Tagoona’s success has made him something of an idol back in Baker Lake. He teaches hip hop workshops, but says much of the real teaching happens outside of these forums, when kids just approach him on their own around town.

While many Inuit youths adore hip hop, it remains alien, piped to them from some distant land through their iPod earpieces.

The lyrics are violent and abusive, and often Inuit teens think that is how all rap has to be, laments Tagoona. He tries to show that this is not the case.

“Unfortunately, there are a lot of kids who are inspired by the image of gangster rap,” said Tagoona. “Kids want to be like their artist so they do drugs all the time.”

“I try to create a positive message,” he added. “because there are so many children who are left feeling alone.
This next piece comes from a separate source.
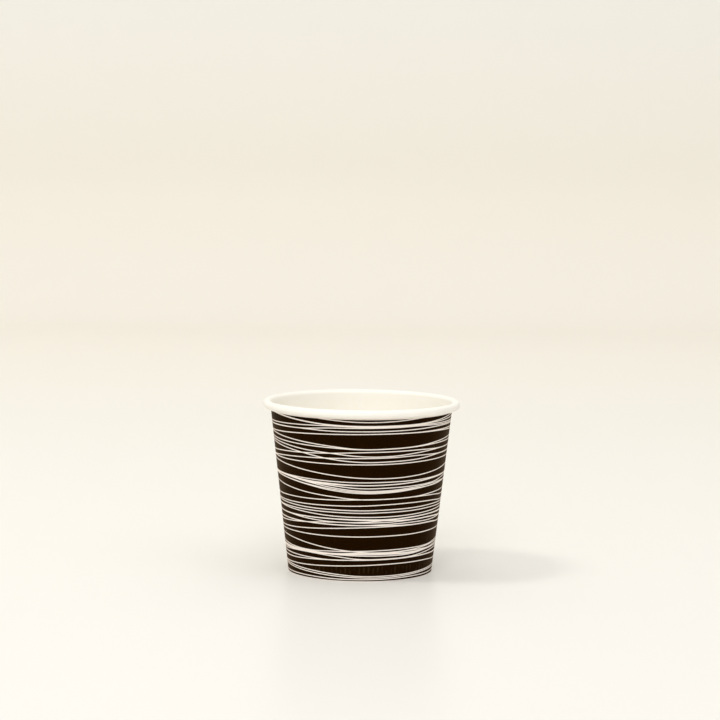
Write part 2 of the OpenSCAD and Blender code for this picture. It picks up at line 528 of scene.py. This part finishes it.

I try to express unity and leadership, and build an engine inside kids so they can use music and poetry to help bring them to another level.”

Just a few weeks before he headed south for his big Ottawa debut he performed in Baker Lake with Seeteenak, who has been experiencing a buzz of her own recently, having played at the 2011 Folk on the Rocks Festival, in Yellowknife, and elsewhere.

The two cousins played a popular song of Seeteenak’s called Never Give Up, which arose out of sadness in her own life brought on by the suicide of friends and other hardships.

“My life is hard, but I’m still hangin’ on,” go the lyrics, “This world is hell, but we can change it around… Follow your dreams, what you believe you can achieve.”

Tagoona says as excited as he is about the Ottawa performance, it is shows like the one with his cousin, where he can really connect to local kids his own age, that he often feels are the most important.

“You have to believe you can do it,” he said, speaking to other Nunavut youths out there who see music as a way of life but are hesitant at just how to take it to the next level.

“It’s kind of like you make a wish at first, you have a dream, and then you make it yours, and you fight for it, then you start achieving it, but you have to love it, you have to devote yourself to it, you have to really work.”